Thursday 21 January 2010

I CAN'T BE BOTHERED! I CAN BE BOTHERED! NO I CAN'T

I wrote a rant about the jerkiness of people what like music and don't and why they're cunts but I'm too old to whine on about that stuff, I've reached the age where I just seethe quietly and mutter under my breath about what an insufferable jerk the man stood next to me criticising my choice of CD for the fact that they "Sound like a bunch of shepherds in a cave. Oh look! Baa-aaa! Baa-aaa! They sound like sheep!" THE MAN'S AN ARSE. I bet he likes classical music because it's SMART, the prize bellend. What a cock. ANYONE like that is a diiiiiiick. Kids who listen to emo (or ten years ago nu-metal, ten years before, goth or some shit I dunno, I can't remember) to help them "express themselves" or because it "connects" can all FUCK OFF ONTO A BUS, or alternatively just accept that they're teenagers and get some kind of smug wank on, I don't care, or I dunno, jump up and down for twenty minutes, see if you still need to express yrself then...
Two niches out of 3q48903q284-0298-09853-409589038095648-90834-584+++++++++ .. oh.... 'q' IS SO a number (look, I can use html! I SUCK!)

Just, the whole rant I just deleted and rewrote (..um) the whole fucking point is I guess the idea of listening to music for anything anything anything anything other than the feeling of "I AM HEARING SOUNDS OR A LACK THEREOF THAT I FIND VERY VERY PLEASING" is totally stupid, stupid like wiping your arse with your own cock (if you're hung like an acorn, ie.. me)...
whyyyyeyeyeyeyyy? I understand why, just not WHY... huh. I'm just a dick I guess.

Something else but I forgot oh well waaaaaambulance on its way you UNBEARABLE DICK MASCOT (me).


Boring to always talk about bloody dreams though, but I had a dream I was working... in France, outside (just seemed nice I GUESS, what am I know-what-I'm-on-about-man?), and then a BIG GYPSY and his FRIEND came and STOLE my SAMPLER and PUNCHED ME, and when I tried to fight them ALL MY STUFF got stolen. It sucked so bad. I went to a market and FOUND THEM, reported them to the police, but they didn't like me and I got deported. Without all my stuff. Shit.
I got home and found that a friend had moved into my bedsit, but they said it was ok because I had bunkbeds.

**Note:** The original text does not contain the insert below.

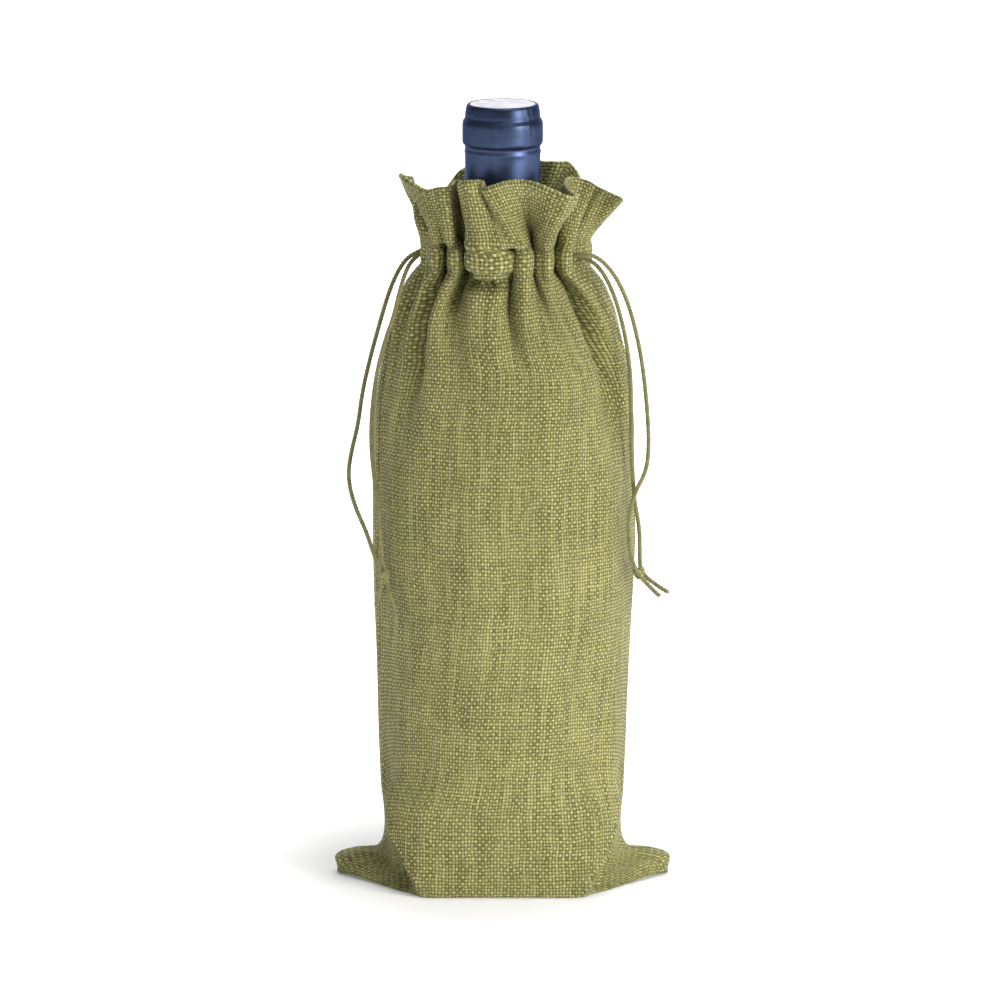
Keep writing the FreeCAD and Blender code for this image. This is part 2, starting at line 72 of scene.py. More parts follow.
# (x, y, z) for the right half of the front: the crease of the base and the rows above it,
# up to where the body is oval.  The distance along the cloth from the middle of the panel is
# in CORNER_PLACES.  The last places draw the flat ear that stands out at each side.
CORNER_PLACES = [0.0, 0.016, 0.028, 0.032, 0.038, 0.046, 0.054, 0.062, 0.068, 0.071]
CORNER_ROWS = [
    (0.000, [
        (0.0000, -0.0386, 0.0006), (0.0160, -0.0387, 0.0006), (0.0280, -0.0386, 0.0006),
        (0.0312, -0.0372, 0.0006), (0.0366, -0.0316, 0.0006), (0.0440, -0.0238, 0.0008),
        (0.0512, -0.0160, 0.0012), (0.0582, -0.0086, 0.0017), (0.0626, -0.0036, 0.0018),
        (0.0634, -0.0004, 0.0021),
    ]),
    (0.005, [
        (0.0000, -0.0392, 0.0050), (0.0160, -0.0391, 0.0050), (0.0283, -0.0389, 0.0052),
        (0.0320, -0.0382, 0.0052), (0.0350, -0.0314, 0.0040), (0.0402, -0.0226, 0.0024),
        (0.0474, -0.0150, 0.0032), (0.0550, -0.0084, 0.0052), (0.0622, -0.0042, 0.0058),
        (0.0652, -0.0004, 0.0062),
    ]),
    (0.012, [
        (0.0000, -0.0391, 0.0120), (0.0160, -0.0389, 0.0120), (0.0280, -0.0384, 0.0122),
        (0.0320, -0.0378, 0.0124), (0.0366, -0.0346, 0.0120), (0.0380, -0.0262, 0.0092),
        (0.0412, -0.0165, 0.0058), (0.0480, -0.0085, 0.0060), (0.0560, -0.0035, 0.0080),
        (0.0598, -0.0004, 0.0092),
    ]),
    (0.022, [
        (0.0000, -0.0389, 0.0220), (0.0160, -0.0385, 0.0220), (0.0280, -0.0374, 0.0220),
        (0.0318, -0.0366, 0.0221), (0.0374, -0.0343, 0.0220), (0.0416, -0.0296, 0.0212),
        (0.0421, -0.0200, 0.0180), (0.0432, -0.0110, 0.0128), (0.0462, -0.0045, 0.0098),
        (0.0498, -0.0004, 0.0098),
    ]),
    (0.031, [
        (0.0000, -0.0387, 0.0310), (0.0160, -0.0379, 0.0310), (0.0276, -0.0360, 0.0310),
        (0.0314, -0.0348, 0.0310), (0.0368, -0.0318, 0.0308), (0.0418, -0.0268, 0.0302),
        (0.0444, -0.0198, 0.0286), (0.0446, -0.0118, 0.0252), (0.0446, -0.0045, 0.0196),
        (0.0450, -0.0004, 0.0158),
    ]),
]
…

This dream sucked so bad I woke up early and in a foul mood. I went to sleep for another few hours and woke up in ANOTHER foul mood. Probably the same mood.

I'm in a "QUITE GOOD" mood now. "HOORAY"

Whatevs, I'm gonna go stab ghosts and make a mixtape for drum-manboy-forgotten-his-name


it's Joe. I think (sometimes you can't remember people's names ever so you just call them "hey", or "dude", or "YOU").
I was talking to a bit of a hero of mine on facebook. Look we're all "friends" and that now.
Exciting. "eeeeeee"

I haven't written anything about my fucking life lately because I just couldn't be bothered.
I will wait until I can just be bothered.

Sunday 10 January 2010

WINTER'S CACK!

I tried, I tried I trie-e-i-e-ied to get out of bed, but what with this towering structure beginning 3mm away from my face I was unable to move for fear of dislodging it and making it all COLLAPS and the whole thing was on fire anyway so I wouldn't want to burn my flat down too.


I had a dream that a giant Daily Mail attacked me in somebody's garden.